You will not lose data. XDR continues operating as soon as the connection is reestablished. It may switch to a recovery process that compares the record last update time (LUT) with the partition last ship time (LST) to the remote destination, to determine if the record needs to be shipped. After the system catches up, XDR continues operating normally.
Definitions
What is Citrusleaf?
Citrusleaf is the former name of Aerospike. It was changed to Aerospike in the summer of 2012, but there are many labels that still refer to citrusleaf (cl).
What is the definition of [Bin, Cluster, Namespace, Record, Set, Digest]?
See the Glossary.
What is a Distributed Hash Table or DHT
The Distributed Hash Table is the accumulated information on where data is stored within the cluster. It includes the indexes that are distributed throughout the cluster and how they map to partitions (see “partition” and “partition map” below) and nodes.
What is the Generation Number?
When a record is written to a cluster, part of the metadata associated with the record is the generation. It is incremented each time the record is altered. The generation resolves any conflicts that may occur if two records have different values.
What is Replication Factor?
Every Aerospike namespace is configured with a replication factor that determines the number of copies of the data.
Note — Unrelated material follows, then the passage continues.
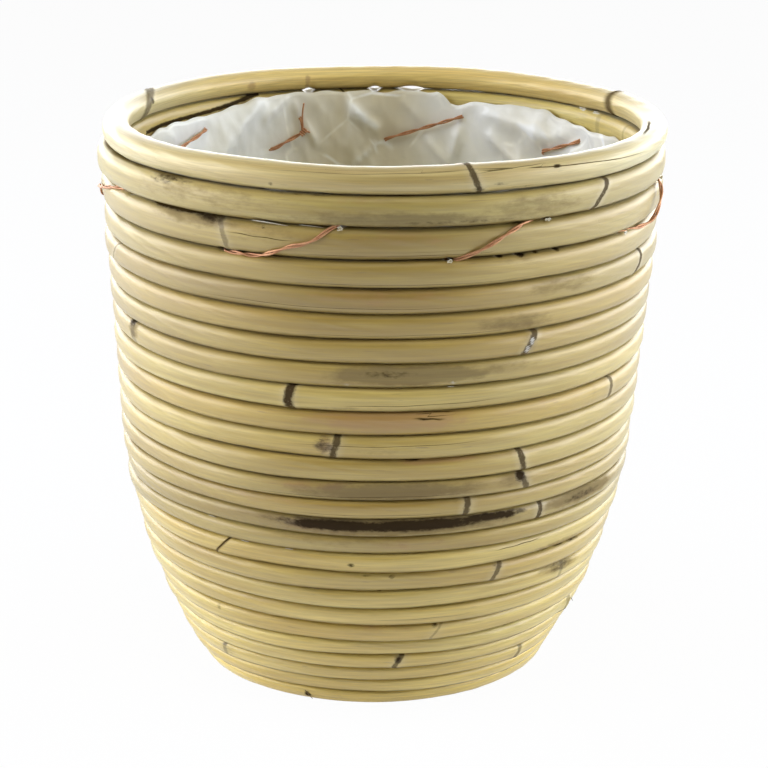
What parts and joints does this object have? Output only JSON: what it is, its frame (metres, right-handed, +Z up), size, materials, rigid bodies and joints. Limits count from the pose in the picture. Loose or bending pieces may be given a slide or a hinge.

The number of copies is referred to as the “replication factor.” A replication factor of 1
means that the data is not replicated and does not have a hot backup. Most Aerospike customers use a replication factor of 2
.
What is the range of values allowed for the replication factor?
The minimum replication factor is 1 (no replication). The upper limit is the number of nodes (a copy of the data in each node).
What is a Partition?
“Partitions” are buckets of records that have been grouped together for the data distribution purpose.
In order to evenly distribute data between the Aerospike cluster nodes, all data is mapped to one of 4096 partitions, based on the digest of a RIPEMD-160 based hashing algorithm. In turn, each partition is mapped to a node in the cluster based on an agreed-upon partition map. Whenever the number of nodes in the cluster changes, the partitions get remapped and transferred to the appropriate node in a process called “migration.”
What is Migration?
During normal operation, an Aerospike cluster has a number of copies of the data, as defined by the replication factor. This data is evenly distributed across the cluster in the master and replica partitions. If a node goes down, some portion of the data is no longer at the full replication factor. The Aerospike cluster responds by automatically promoting replica partitions with one fewer copy to master partitions. It is also creates empty replica partitions on other cluster nodes. It re-establishes a full replication factor by copying data between nodes to fill empty replicas. This data motion is referred to as a “fill migration.” A different migration process focuses on rebalancing the data by moving partitions around the newly-formed cluster.
There are configuration settings for how many threads to use for migration, how many partitions should be migrating in and out of the node at the same time, as well as, a setting delay fill migrations in the event of a planned rolling upgrade.
What is a Set?
An Aerospike “set” is similar to a table in a relational database. One of the big differences is that with Aerospike, you do not need to predefine a schema. You may add bins (or columns) to one record in a set without needing to add them to any other record in the set.
What is CITRUSLEAF_EPOCH Time?
Aerospike compacts dates by subtracting out the CITRUSLEAF_EPOCH time. The epoch is taken as the second before 12:00:01 am, January 1, 2010 GMT. Time in the Citrusleaf epoch can be calculated by the following formula:
Current time - 1262304000 = Time in CITRUSLEAF_EPOCH
#define CITRUSLEAF_EPOCH 1262304000
struct timespec ts;
clock_gettime(CLOCK_REALTIME, &ts);
return ( ts.tv_sec - CITRUSLEAF_EPOCH );
What does the expiration date of a record returned from a query callback mean?
The expiration date field returned from a query is the actual expiry time (Citrusleaf epoch time) for that record, which is computed from the record TTL value and the time the record was written to the database. It is not mandatory for a record to have a TTL.
It is possible to configure a default TTL for a given namespace, any TTL set by a client supersedes the namespace default.
What is a write-master?
When data is written to the cluster, it is first be written to the master node for that record. This is referred to as a “write-master.” Statistics on these writes are available and are different than writes to a node for a replica copy. These replica writes are known as a “write-prole” (see “write-prole” below). Write-masters are used to determine how many unique records have been written to the cluster.
What is the difference between a write-master and a write-prole?
After a record has been written to the master for that record (see “write-master” above), there are subsequent writes to the nodes that have the replica. These are known as “write-proles”. If the replication factor has been set at "1", there are no write-proles.